* **Task details**
Exactly retype the lines of the material from its first line to the line with "short_rows, strength=0.8, seed=44)", including both.

* **Data provided**
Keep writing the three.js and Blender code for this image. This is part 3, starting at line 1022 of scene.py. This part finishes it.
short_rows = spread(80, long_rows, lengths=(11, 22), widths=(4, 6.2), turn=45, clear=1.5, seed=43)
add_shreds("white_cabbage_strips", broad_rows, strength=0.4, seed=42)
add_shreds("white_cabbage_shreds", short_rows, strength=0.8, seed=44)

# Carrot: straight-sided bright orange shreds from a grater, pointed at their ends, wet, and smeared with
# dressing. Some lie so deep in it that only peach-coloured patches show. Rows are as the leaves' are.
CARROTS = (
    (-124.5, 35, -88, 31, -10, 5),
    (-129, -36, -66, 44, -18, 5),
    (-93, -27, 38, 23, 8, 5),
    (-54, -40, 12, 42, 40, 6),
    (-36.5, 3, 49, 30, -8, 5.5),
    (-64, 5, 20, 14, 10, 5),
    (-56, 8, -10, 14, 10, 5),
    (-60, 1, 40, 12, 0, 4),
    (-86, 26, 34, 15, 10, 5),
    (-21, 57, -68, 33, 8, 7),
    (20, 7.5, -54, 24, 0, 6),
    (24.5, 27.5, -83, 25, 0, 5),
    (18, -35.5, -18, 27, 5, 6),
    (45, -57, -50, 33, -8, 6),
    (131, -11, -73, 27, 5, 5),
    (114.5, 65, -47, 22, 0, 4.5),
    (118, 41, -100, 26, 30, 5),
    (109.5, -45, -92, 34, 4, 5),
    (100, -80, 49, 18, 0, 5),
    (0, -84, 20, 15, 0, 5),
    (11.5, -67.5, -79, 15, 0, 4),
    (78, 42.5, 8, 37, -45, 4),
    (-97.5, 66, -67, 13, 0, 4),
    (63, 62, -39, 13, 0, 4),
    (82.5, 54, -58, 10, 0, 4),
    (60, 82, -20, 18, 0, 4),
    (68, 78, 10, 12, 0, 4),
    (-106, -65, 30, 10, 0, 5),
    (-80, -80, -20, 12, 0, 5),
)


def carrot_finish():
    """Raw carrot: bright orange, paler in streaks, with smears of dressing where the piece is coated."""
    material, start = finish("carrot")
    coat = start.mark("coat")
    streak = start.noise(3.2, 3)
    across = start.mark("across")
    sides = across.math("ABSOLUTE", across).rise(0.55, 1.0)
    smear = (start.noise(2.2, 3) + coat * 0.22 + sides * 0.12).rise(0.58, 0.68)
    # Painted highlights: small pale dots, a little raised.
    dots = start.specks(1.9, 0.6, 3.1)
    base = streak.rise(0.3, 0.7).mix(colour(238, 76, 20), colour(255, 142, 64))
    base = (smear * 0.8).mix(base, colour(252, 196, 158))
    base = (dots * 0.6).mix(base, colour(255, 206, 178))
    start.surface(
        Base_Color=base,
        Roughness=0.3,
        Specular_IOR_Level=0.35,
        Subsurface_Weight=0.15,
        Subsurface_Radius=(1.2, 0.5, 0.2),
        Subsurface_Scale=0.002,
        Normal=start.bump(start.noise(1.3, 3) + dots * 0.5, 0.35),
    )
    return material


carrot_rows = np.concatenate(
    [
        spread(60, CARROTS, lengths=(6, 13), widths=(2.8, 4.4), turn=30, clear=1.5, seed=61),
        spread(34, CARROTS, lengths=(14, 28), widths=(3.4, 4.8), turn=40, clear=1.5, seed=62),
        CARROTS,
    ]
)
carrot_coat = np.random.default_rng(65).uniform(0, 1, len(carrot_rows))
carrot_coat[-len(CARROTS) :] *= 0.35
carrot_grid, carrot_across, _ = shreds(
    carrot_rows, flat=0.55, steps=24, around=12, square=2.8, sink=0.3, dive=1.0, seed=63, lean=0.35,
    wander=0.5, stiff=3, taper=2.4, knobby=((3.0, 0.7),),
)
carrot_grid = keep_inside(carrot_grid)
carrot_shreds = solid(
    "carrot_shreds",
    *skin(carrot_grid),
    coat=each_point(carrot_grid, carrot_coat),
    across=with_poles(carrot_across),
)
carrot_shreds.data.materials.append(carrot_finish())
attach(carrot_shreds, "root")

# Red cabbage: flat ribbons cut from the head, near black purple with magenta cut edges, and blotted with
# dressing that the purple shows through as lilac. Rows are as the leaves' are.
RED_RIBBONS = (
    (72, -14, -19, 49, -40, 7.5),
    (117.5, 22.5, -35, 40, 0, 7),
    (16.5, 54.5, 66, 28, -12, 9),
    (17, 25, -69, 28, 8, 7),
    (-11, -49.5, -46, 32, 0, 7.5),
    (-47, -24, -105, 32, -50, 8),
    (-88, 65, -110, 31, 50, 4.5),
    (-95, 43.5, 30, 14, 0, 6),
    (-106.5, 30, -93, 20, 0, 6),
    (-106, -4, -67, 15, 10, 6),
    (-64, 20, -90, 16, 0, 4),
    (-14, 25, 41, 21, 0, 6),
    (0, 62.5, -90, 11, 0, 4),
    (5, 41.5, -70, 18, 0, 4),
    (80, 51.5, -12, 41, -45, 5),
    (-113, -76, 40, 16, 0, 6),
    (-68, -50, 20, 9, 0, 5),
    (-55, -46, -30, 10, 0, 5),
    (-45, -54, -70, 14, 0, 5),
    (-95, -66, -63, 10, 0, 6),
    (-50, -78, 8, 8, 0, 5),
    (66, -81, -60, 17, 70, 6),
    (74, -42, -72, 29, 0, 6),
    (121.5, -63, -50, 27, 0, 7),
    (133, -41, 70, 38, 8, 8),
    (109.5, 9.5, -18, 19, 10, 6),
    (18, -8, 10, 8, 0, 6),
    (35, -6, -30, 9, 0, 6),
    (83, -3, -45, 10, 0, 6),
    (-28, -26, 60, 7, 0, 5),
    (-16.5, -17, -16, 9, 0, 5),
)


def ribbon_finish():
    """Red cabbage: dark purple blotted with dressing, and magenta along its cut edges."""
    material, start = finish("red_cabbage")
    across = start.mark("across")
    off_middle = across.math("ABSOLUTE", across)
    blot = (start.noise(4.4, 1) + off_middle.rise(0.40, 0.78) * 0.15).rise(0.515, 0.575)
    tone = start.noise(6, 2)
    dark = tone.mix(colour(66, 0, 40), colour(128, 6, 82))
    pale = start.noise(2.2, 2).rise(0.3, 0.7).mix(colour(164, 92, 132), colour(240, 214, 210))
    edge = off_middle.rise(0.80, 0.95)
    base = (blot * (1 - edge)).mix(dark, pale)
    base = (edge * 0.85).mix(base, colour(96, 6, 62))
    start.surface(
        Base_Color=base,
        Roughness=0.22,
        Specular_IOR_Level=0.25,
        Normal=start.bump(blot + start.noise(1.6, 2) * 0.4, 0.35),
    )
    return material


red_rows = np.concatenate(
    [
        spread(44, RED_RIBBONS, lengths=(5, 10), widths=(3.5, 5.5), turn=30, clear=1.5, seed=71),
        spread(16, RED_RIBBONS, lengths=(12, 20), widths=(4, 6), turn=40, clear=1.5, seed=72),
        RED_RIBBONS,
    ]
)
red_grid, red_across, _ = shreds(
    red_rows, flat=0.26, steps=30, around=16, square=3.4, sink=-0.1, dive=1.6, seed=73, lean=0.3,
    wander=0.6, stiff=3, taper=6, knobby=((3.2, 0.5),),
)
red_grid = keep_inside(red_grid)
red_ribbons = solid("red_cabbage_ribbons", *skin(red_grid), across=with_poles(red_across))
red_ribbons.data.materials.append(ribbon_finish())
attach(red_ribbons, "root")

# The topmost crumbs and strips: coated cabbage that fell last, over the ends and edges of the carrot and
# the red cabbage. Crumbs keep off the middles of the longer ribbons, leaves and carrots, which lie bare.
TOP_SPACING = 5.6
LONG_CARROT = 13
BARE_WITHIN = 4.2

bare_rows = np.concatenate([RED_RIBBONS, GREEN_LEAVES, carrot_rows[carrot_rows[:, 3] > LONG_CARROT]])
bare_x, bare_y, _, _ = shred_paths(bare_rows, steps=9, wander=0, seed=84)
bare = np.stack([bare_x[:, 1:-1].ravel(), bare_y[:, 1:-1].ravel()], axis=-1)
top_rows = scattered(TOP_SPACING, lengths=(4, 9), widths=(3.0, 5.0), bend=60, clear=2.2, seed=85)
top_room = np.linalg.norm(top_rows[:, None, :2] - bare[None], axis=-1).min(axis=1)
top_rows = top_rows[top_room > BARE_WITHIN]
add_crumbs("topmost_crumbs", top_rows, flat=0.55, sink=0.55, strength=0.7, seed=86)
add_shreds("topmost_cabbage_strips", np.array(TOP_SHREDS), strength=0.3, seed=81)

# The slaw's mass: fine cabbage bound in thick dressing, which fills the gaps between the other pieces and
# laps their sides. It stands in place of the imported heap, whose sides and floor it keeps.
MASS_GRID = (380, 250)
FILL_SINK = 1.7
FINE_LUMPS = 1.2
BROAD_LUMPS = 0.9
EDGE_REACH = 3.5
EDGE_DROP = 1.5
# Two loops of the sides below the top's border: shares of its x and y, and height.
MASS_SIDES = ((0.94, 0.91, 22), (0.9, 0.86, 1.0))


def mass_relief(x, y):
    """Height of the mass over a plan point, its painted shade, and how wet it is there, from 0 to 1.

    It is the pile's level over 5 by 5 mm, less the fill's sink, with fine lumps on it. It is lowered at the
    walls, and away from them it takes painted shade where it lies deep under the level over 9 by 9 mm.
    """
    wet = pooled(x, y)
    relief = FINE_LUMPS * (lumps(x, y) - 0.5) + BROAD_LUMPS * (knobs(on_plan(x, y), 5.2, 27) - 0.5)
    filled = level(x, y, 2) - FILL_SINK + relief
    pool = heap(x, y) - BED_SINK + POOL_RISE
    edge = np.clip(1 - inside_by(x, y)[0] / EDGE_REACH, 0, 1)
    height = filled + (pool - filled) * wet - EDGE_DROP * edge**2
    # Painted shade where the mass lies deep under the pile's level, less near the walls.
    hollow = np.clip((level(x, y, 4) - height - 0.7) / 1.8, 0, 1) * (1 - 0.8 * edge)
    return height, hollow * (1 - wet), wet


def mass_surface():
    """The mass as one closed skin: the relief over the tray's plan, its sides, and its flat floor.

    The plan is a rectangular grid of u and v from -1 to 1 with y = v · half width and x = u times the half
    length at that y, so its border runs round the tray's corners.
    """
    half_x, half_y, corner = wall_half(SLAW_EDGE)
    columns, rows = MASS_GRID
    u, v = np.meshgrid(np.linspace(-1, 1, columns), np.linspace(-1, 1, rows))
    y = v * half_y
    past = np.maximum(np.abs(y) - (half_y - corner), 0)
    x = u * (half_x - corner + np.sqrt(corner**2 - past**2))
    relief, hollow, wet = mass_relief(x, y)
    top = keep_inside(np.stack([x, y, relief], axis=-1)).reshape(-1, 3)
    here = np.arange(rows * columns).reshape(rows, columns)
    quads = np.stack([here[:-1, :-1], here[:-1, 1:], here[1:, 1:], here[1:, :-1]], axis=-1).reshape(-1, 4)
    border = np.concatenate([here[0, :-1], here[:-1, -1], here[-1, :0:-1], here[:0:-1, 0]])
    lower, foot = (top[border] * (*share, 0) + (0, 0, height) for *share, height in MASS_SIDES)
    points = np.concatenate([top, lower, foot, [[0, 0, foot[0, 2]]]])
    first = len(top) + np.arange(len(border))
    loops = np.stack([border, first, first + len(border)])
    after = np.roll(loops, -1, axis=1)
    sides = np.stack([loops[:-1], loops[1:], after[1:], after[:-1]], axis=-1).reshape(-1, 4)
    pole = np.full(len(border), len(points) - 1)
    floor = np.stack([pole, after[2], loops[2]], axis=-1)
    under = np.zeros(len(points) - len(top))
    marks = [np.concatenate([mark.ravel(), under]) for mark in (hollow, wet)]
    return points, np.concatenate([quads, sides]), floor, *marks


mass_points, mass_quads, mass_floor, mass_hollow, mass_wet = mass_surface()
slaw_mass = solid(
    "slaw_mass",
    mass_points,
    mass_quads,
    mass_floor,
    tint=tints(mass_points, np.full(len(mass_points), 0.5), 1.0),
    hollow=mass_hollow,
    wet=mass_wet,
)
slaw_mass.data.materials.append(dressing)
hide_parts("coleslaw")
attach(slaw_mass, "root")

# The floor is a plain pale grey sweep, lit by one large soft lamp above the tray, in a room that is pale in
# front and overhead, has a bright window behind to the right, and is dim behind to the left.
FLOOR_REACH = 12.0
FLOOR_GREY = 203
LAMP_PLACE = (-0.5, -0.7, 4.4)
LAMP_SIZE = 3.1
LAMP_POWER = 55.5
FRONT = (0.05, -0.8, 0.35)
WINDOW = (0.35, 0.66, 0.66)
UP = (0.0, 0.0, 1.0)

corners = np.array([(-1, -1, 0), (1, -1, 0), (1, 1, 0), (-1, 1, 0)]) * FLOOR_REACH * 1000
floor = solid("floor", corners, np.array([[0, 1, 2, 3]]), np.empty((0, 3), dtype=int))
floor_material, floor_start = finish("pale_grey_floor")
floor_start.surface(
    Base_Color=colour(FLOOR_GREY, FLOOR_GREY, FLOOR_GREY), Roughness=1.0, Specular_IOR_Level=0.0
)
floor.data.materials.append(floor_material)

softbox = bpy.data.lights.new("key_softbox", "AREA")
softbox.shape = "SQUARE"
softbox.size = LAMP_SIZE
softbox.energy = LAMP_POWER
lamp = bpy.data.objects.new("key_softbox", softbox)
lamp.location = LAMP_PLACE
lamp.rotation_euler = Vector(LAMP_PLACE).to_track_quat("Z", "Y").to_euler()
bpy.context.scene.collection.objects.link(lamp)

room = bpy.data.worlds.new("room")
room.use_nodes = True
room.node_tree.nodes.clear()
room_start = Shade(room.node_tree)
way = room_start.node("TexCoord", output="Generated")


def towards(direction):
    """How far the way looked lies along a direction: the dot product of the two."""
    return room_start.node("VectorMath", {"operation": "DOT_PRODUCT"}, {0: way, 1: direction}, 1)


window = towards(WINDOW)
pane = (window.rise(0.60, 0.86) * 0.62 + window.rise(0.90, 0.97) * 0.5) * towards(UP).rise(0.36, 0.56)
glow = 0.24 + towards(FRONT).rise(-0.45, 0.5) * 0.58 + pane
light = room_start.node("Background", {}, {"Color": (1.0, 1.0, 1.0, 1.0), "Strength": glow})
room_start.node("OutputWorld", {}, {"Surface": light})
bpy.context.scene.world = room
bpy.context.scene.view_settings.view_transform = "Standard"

* **Complete response**
Keep writing the three.js and Blender code for this image. This is part 3, starting at line 1022 of scene.py. This part finishes it.
short_rows = spread(80, long_rows, lengths=(11, 22), widths=(4, 6.2), turn=45, clear=1.5, seed=43)
add_shreds("white_cabbage_strips", broad_rows, strength=0.4, seed=42)
add_shreds("white_cabbage_shreds", short_rows, strength=0.8, seed=44)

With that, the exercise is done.